When we arrived to Bangkok, he took me under his wing, walking with me to customs and then showing me where all of the food was located and where I should sleep until my last flight of the day, a one-hour quickie to Chiang Mai, boarded.

After almost 30 hours of traveling, I was in Thailand.

Adventure on!




Published by dtravelsround

Awakening the soul while traveling ... a story of being on the cusp of adulthood.

19 thoughts on “Crossing the Pacific

  1. Love it!! Yeah, they always do that. I’ve stopped in South Korea once, too. They’re sneaky. It’s kind of cool though — so impressed you got sushi in! I’m usually too foggy to do much of anything.


  2. Why be sneaky?? That’s what I don’t get!! I would have been fine with the stop-over, had my itinerary included it. Why would United not tell me I had six hours in Japan? They drive me bonkers!! But, once I was there and wandering around the airport, I was totally cool with being in Japan. And, those toilets!! Love them!! I was too excited to be foggy, although as soon as I got on that plane to BKK, I felt like crud and slept the entire way. I couldn’t even eat dinner, I felt so icky.


  3. Having an empty row is the absolute best…makes sleeping a lovely horizontal activity! How funny that it ended up costing $52. At least it was a cool dining experience!


  4. A whole row to yourself on a long overnight flight! A traveler’s dream!!

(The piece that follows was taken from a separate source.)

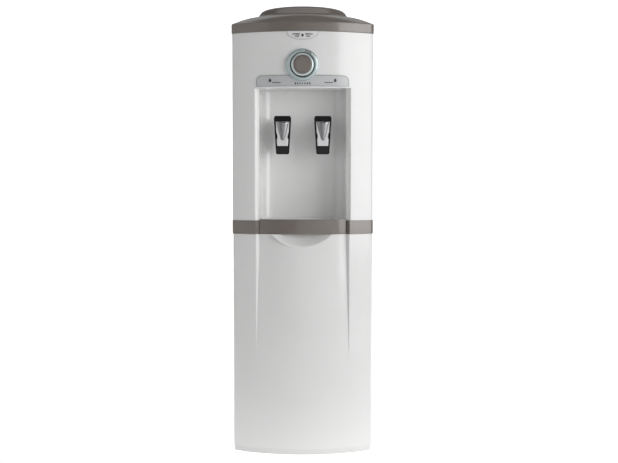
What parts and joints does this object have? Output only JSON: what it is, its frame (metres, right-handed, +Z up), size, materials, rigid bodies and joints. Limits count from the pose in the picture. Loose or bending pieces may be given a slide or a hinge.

    This happened to me once (although only a 3-4 hour flight), but I had to beg for it. I had been traveling for over 48 hours and had slept in an airport and a bus station the past 2 nights. I begged for first class on my flight to Mexico. The airline employee said he couldn’t do it, but he’d move my seat so that I’d have the whole row to myself. I could have kissed him… but I’m sure he wouldn’t have wanted this dirty, stinky, attempted-to-shower-using-airport-bathroom-sink backpacker any closer.